A Symbol Server is nothing more than a directory with a structure as produced by Microsoft’s SymStore tool. The Symbol Server can be accessed as a local directory, over HTTP(S), or through a network share. For example, the following are all valid Symbol Server locations:

  • https://msdl.microsoft.com/download/symbols
  • D:\Symbols
  • \\SomeNetworkShare\Symbols

Local directories & Network shares

A local directory or network share can be used to load symbols, even if it's not in the Symbol Store format. These directories should contain flat lists of PDBs and/or image files. Symbols or image files in this directory will only be used if they match the signature of the required PDB/image.

Source Server / Source Indexing

If your PDBs are correctly source indexed, Superluminal will retrieve source files through your source server when required by the Source view.

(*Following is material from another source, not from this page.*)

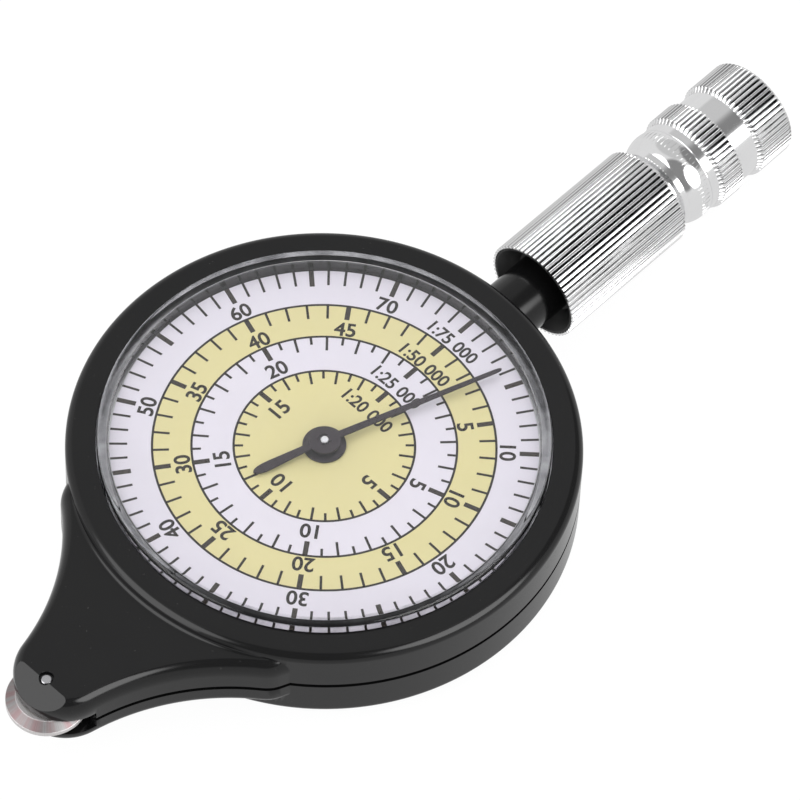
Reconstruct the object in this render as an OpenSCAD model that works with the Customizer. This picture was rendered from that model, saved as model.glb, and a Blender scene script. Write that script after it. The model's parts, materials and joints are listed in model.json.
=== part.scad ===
// Opisometer: a two-faced map measurer with a geared pointer train,
// a measuring wheel between the jaws of its beak and a swivelling turned grip.
//
// Frame: the arbor of the pointers is the Z axis. The grip points along +Y and
// the measuring wheel along -Y. The rear crystal rests on Z = 0, front dial up.
// Most modules draw round the parting plane of the two shells; at_mid() lifts
// them to half the case's thickness.

/* [Case] */
// Outer radius of the round case
case_r = 25.0; // [24.6:0.1:25.6]
// Thickness from the front crystal to the rear crystal
case_t = 11.6; // [11.6:0.1:13]
// Thickness of the case's side wall
case_wall = 1.7; // [1.5:0.05:1.9]
// Width of the bezel round each window
bezel_w = 2.5; // [2.3:0.05:2.6]
// Height that the bezel falls away from the window to the side wall
bezel_drop = 0.8; // [0.4:0.05:1.2]
// Rounding between the bezel's slope and the side wall
bezel_round = 0.9; // [0.5:0.05:1.2]
// Depth of the tongue that joins the two shells
tongue_h = 0.8; // [0.5:0.05:1.2]
// Thickness of the tongue that joins the two shells
tongue_w = 0.6; // [0.4:0.05:0.7]

/* [Beak] */
// Height of the beak's front face over the parting plane
beak_front_h = 3.85; // [3.7:0.05:4.2]
// Depth of the beak's rear face under the parting plane
beak_rear_h = 2.5; // [2.4:0.05:3.2]
// Radius of the concave sweep along each flank
flank_r = 24.2; // [23.4:0.1:24.6]
// Sideways distance of the flank sweep's centre
flank_x = 28.4; // [28.2:0.1:29.2]
// Distance of the flank sweep's centre beyond the wheel's axle
flank_beyond = 4.1; // [3.6:0.1:4.6]
// Width of the beak where it meets the round case
neck_w = 29.0; // [28:0.1:29.6]
// Radius of the blunt nose
nose_r = 5.2; // [5.2:0.05:5.8]
// Distance of the nose's tip beyond the wheel's axle
nose_beyond = 2.5; // [2.4:0.05:2.9]
// Slope of the front face where it falls to the nose's tip
nose_slope = 40; // [30:1:41]
// Distance of the slope's upper edge beyond the wheel's axle
slope_beyond = 0.3; // [0.2:0.05:0.6]
// Rounding along the beak's edges
beak_round = 0.6; // [0.3:0.05:0.9]
// Fillet where the bezel stands on the beak
foot_fillet = 0.7; // [0.4:0.05:0.9]
// Thickness of the beak's side walls
beak_wall = 1.3; // [1.1:0.05:1.4]
// Thickness of the beak's front and rear walls
beak_skin = 0.95; // [0.8:0.05:1.05]

/* [Crystal and dial] */
// Free ring between the crystal and its window
crystal_gap = 0.15; // [0.1:0.01:0.2]
// Thickness of the crystal's wall and top
crystal_wall = 0.75; // [0.6:0.05:0.8]
// Thickness of the flange that is trapped under the bezel
crystal_flange_t = 1.0; // [0.8:0.05:1.3]
// Rounding along the crystal's upper edge
crystal_round = 0.3; // [0.1:0.05:0.4]
// Free ring between the dial and the crystal's wall
dial_gap = 0.85; // [0.6:0.05:1.1]
// Thickness of the dial
dial_t = 0.5; // [0.3:0.05:0.6]
// Radius of the hole in the middle of the dial
dial_hole_r = 1.75; // [1.5:0.05:2.2]
// Height of the dial's printed face over the parting plane
dial_z = 3.45; // [3.4:0.05:3.6]

/* [Movement] */
// Free ring between the movement plates and the case wall
plate_gap = 0.5; // [0.3:0.05:0.7]
// Thickness of the movement plates
plate_t = 0.8; // [0.6:0.05:0.9]
// Radius of the pillars between the plates
pillar_r = 1.1; // [0.9:0.05:1.4]
// Distance of the pillars from the rim of the plates
pillar_inset = 3.8; // [2.8:0.1:4.4]
// Angle of the pillars from the X axis
pillar_angle = 32; // [26:1:40]
// Radius of the plate screws' shanks
screw_r = 0.5; // [0.4:0.05:0.6]
// Radius of the plate screws' heads, sunk in the plates
screw_head_r = 1.0; // [0.85:0.05:1.1]
// Distance of the first gear's pin from the outside of the round case
train_inset = 3.6; // [3.2:0.1:4.4]
// Module of the fine teeth from the wheel's pinion to the first gear
fine_module = 0.3; // [0.29:0.005:0.31]
// Teeth of the idler
idler_teeth = 31; // [29:1:31]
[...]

Superluminal supports both regular source servers (i.e. retrieved through source control such as Perforce) and HTTP(S)-based source servers.

See the Windows documentation for more information about source indexing.


Auto Update

When the application is launched, an update check is performed to see if there are new versions available. This happens at most once a day. To manually search for updates, you can select 'Help/Check for updates' from the main menu. It is also possible to change the auto update settings by selecting Tool/Settings, and then selecting the 'Auto Update' tab:

You can disable automatic updates here. Early adoptors can also opt-in for the Insider releases. Those releases contain the latest features that have not been tested as extensively as the stable builds.

In case you want to switch back to a previous stable release of Superluminal, go to our downloads page. Any previous release can just be downloaded and installed over a newer release.

Third party software

Superluminal Performance uses various third party software. To view a list of all used third party software and their licenses, please select Help/About from the main menu.